Alan is a post-corporate, volunteer, community builder living in Brockville, Ontario. He seeks to create sustainable lifestyle advantage for the community by creating opportunities for more people to choose to walk and to ride bikes. He promotes the health, social, environmental and economic benefits of active mobility.

3 thoughts on “News: Interview with Janette Sadik-Khan on complete streets”

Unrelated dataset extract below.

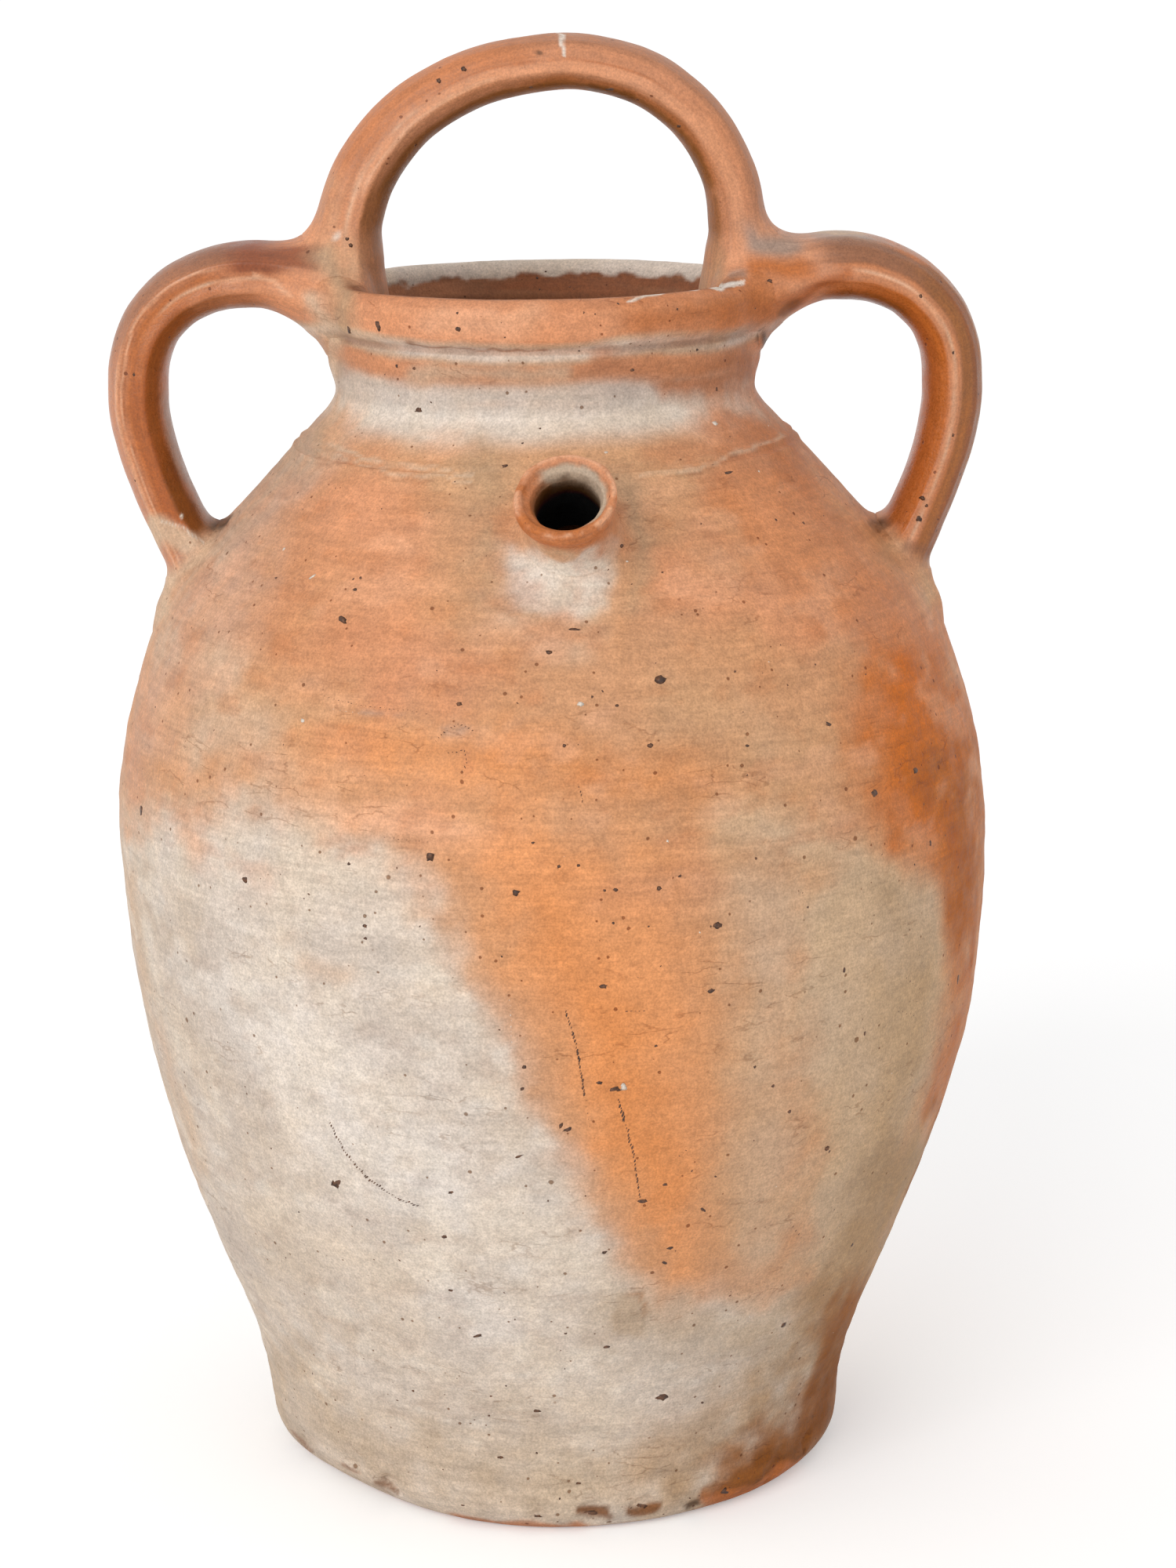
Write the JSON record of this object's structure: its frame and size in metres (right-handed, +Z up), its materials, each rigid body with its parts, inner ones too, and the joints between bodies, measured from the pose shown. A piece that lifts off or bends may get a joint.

  1. I don’t know where she gets the cost of 10,000 a year to own a car – I know for a fact it doesn’t cost me anywhere near that amount – maybe she buys a new one every year

    1. Remember the context – she’s talking about NYC.
      The cost is totally inclusive of the owner/operator’s costs, but excludes broader societal costs (pollution, road/parking subsidies from the tax base, health care costs, etc). The societal costs are a significant multiplier of the out-of-pocket costs.
      In Ontario, Natural Resources Canada and others peg the average annual distance driven to be between 18,000 and 20,000 km. Canada Revenue Agency pegs the current all-in cost of operating through their “mileage allowance rate”, which is currently $0.54/km for the first 5,000 km and $0.48/km after that. At 20,000km/yr, that’s $9,900.
      That costing includes capital depreciation, fuel, maintenance, licensing, insurance, parking, etc.
      Consumer Reports and MoneySense magazine have done similar costings using real examples, with similar results.
      Can you do better? Yes.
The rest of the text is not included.